In New York city, Eva Moskowitz runs the Success Academy system of charter schools. Based on test scores, her schools have pundits praising them as miracle schools. No accolade seems too grandiose for the schools run by this former New York City Councilman and Democrat. Moskowitz has cashed in. From the report,

“Levin’s and Feinberg’s salaries are dwarfed, however, when compared with the compensation package of Success Academy’s Eva Moscowitz, who received $600,000 in 2014 as the CEO of 41 charter schools.”

The profits at cyber charters are enormous as this antidote illustrates:

“Profits can become so lucrative, that Pennsylvania Cyber Charter founder, Nick Trombetta was able to siphon off $8 million dollars of taxpayer dollars for extravagant homes and an airplane. When Trombetta was finally arrested, it was not for the exorbitant profits, which were legal, but for tax fraud.”

Newsweek and the Washington Post regularly list Arizona’s Basis schools as the best schools in America. With this kind of publicity, the Basis owners get away with paying their management company, which they own, outsized fees. From the paper:

“BASIS General Administrative costs alone amounted to nearly $12 million for less than 9,000 students, while the six largest public school districts serve a quarter million students for less than $10 million in General Administrative costs.”

The Key to Success in Charters is Not Great Pedagogy – It’s Creaming

Both Basis Schools and Success Academy use the same tactics. Set up methods to selectively enroll more desired students, drive out students that do not meet expectations and do not accept new students into a cohort. See the following tabular evidence prepared from data in the NPE report.

Basis and Success Academy

On Wednesday (November 22), the New Orleans Tribune ran a scathing editorial about the complete failure and the fraudulent imposition of the post Katrina Recovery School District (RSD). The editorial cites the same tactics Basis and Success Academy use as tools employed to venerate some RSD schools. The editor writes:

“We know the truth. Schools like Benjamin Franklin, Lusher, Warren Easton and a few others have always been top performers. They were the schools OPSB were left with after the reformers pillaged and plundered. Decades before Katrina, long before the RSD and even before high-stakes testing became the order of the day, these schools benefited from selective admission processes and extraordinary resources that were not available at many other public schools in the city.”

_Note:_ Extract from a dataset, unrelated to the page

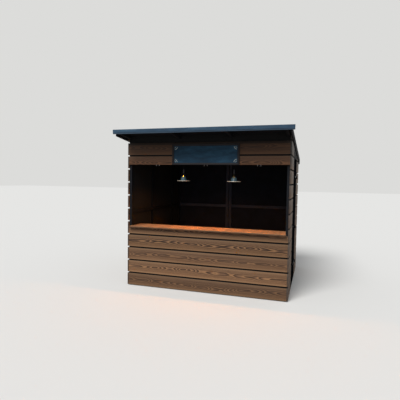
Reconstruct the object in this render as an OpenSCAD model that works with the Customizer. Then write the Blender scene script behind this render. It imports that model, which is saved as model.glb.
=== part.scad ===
// Wooden market hut with a serving counter, a lean-to roof and a side door.
// Sizes are in millimetres. The front faces -Y, the right side +X and up is +Z.
// The origin is on the ground, in the middle of the roof's plan.

/* [Hut] */
// Width over the side boards
hut_w = 2680; // [2400:10:3200]
// Depth over the front and rear boards
hut_d = 2400; // [2240:10:2800]
// Height of the lowest board's edge above the ground
ground_gap = 12; // [5:1:30]

/* [Boards and lining] */
// Height of one cladding board
board_h = 196; // [150:1:215]
// Open groove between two boards
groove = 24; // [8:1:36]
// Thickness of the cladding boards
board_t = 20; // [15:1:28]
// Thickness of the black lining sheet behind the boards
lining_t = 4; // [3:0.5:12]

/* [Frame] */
// Batten width, measured along the wall
batten_w = 58; // [40:1:70]
// Batten depth, measured through the wall
batten_t = 34; // [28:1:50]
// Distance from the front boards to the first post of the left wall
first_post = 880; // [600:10:1000]
// Distance from the front boards to the second post of the left wall
second_post = 1870; // [1500:10:2000]
// Height of the middle rails' centre line
mid_rail_z = 1250; // [1100:10:1500]
// Sideways offset of the rear wall's twin posts from the middle
twin_posts_x = -130; // [-300:5:300]
// Space between the rear wall's twin posts
twin_gap = 14; // [4:1:60]

/* [Floor] */
// Height of the floor bearers
bearer_h = 95; // [70:1:120]
// Width of one floor bearer
bearer_w = 45; // [35:1:70]
// Number of floor bearers
bearer_count = 5; // [3:1:7]
// Thickness of the floor deck
floor_t = 21; // [16:1:30]

/* [Serving opening] */
// Height of the counter's top
counter_z = 1020; // [950:5:1100]
// Thickness of the counter board
counter_t = 24; // [18:1:45]
// How far the counter stands out in front of the boards
counter_front = 50; // [30:1:200]
// Depth of the counter board from front to back
counter_d = 410; // [250:5:500]
// Distance from the side of the hut to each end of the counter
counter_inset = 48; // [44:1:52]
// Height of the band between the opening and the rafters
band_h = 421; // [340:1:480]

/* [Roof] */
// Roof overhang in front of the boards
roof_front = 390; // [200:5:500]
// Roof overhang behind the boards
roof_rear = 60; // [40:1:200]
// Height of the rafters' lower edge at the front of the roof
eave_z = 2516; // [2480:2:2700]
// Fall of the roof for each unit of depth
slope = 0.11; // [0.08:0.01:0.12]
// Depth of the rafters
rafter_h = 54; // [45:1:80]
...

“So that Lusher and Ben Franklin are two of the top 10 schools in the state does little to impress us. When these campuses get to cherry-pick who they want to educate and weed out others, it becomes a lot easier to get results.”

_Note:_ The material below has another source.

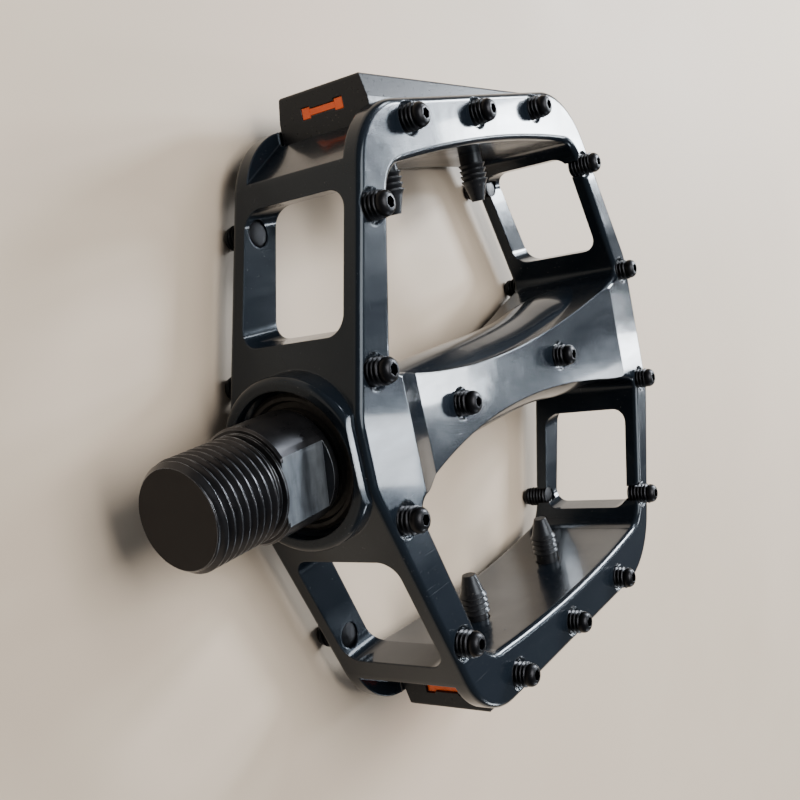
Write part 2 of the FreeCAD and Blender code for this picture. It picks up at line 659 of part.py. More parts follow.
for group, spots in pin_spots().items():
    upper = place_pins(spots)
    export("top_pins_" + group, upper)
    export("bottom_pins_" + group, mirror_down(upper))

housing = make_housing()
lens = make_lens()
export("front_reflector_housing", housing)
export("front_reflector_lens", lens)
export("rear_reflector_housing", turned_round(housing))
export("rear_reflector_lens", turned_round(lens))
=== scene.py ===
import math

import bpy
from mathutils import Matrix, Vector


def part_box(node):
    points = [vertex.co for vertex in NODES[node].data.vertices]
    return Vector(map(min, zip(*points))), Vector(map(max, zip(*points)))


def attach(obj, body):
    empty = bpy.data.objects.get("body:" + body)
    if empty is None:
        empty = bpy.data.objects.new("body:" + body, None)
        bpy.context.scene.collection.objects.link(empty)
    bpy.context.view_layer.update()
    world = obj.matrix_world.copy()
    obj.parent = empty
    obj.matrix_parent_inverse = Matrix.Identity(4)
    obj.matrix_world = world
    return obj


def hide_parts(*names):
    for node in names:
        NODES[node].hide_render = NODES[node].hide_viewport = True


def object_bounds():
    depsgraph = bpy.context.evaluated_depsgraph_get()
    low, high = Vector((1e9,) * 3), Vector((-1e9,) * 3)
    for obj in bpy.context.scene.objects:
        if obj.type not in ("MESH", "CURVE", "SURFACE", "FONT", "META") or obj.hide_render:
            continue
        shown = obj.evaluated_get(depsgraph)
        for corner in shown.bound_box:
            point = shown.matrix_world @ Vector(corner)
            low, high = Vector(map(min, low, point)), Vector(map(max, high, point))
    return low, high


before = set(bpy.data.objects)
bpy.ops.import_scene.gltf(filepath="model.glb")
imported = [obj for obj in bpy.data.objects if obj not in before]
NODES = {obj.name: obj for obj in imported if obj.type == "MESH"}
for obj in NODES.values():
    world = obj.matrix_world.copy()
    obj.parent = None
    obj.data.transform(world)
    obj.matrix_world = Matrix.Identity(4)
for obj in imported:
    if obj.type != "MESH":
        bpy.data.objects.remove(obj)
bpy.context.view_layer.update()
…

The Charter School Experiment Failed and It is Time for Change

The New Orleans Times editorial summarizes the after Katrina reality:

“To be sure, some of the same media outlets finally reporting the near truth about the failure of these schools as if it is some eye-opener have been some of the same outlets responsible for driving the false narrative of the reform’s success by either suppressing the truth or pushing falsehoods.”

And continues:

“It’s been 12 years since our schools were hijacked. And 12 years later, many of them are performing just as poorly as they were before they were stolen. To learn that charter operators set up goals they knew were unattainable just to get their charters approved and their hands on public money and facilities is indefensible.”

Public education in America is one of the world’s great success stories. A combination of foolishness, arrogance and greed led to a continuous drumbeat of slander for America’s pillar of democracy, equity and freedom. This nonsense has opened the door to harm for our country and its values. We must again embrace democracy when governing education paid for by public dollars and reject totalitarian schemes. After all, democracy is one of the great American values, if we lose that we lose America.

The NPE paper “Charters and Consequences” is an honest, unbiased study that should be read and shared widely. We should all embrace the papers concluding call for legislative action to institute the following:

  • An immediate moratorium on the creation of new charter schools, including no replication or expansion of existing charter schools.
  • The transformation of for-profit charters to non-profit charters.
  • The transformation of for-profit management organizations to non-profit management organizations.
  • All due process rights for charter students that are afforded public school students, in all matters of discipline.
  • Required certification of all school teaching and administrative staff.
  • Complete transparency in all expenditures and income.
  • Requirements that student bodies reflect the demographics of the served community.
  • Open meetings of the board of directors, posted at least 2 weeks prior on the charter’s website.
  • Annual audits available to the public.
  • Requirements to follow bidding laws and regulations.
  • Requirements that all properties owned by the charter school become the property of the local public school if the charter closes.
  • Requirements that all charter facilities meet building codes.
  • Requirements that charters offer free or reduced-price lunch programs for students.
  • Full compensation from the state for all expenditures incurred when a student leaves the public school to attend a charter.
  • Authorization, oversight and renewal of charters transferred to the local district in which they are located.
  • A rejection of all ALEC legislation regarding charter schools that advocates for less transparency, less accountability, and the removal of requirements for teacher certification.

“Until charter schools become true public schools, the Network for Public Education will continue to consider them to be private schools that take public funding.”

2 Responses to “Roll Up the Failed Charter School Experiment”

  1. ciedie aech November 26, 2017 at 5:47 pm #

    I have always felt that the general public simply can’t do math. If you strategically eliminate those students who might not graduate from your schools through a series of test-score tactics and through the creation of charters/choice, you will then produce the “higher percent” of students who WILL graduate inside your schools — a percent for which President Obama received so much credit and for which he is still lauded.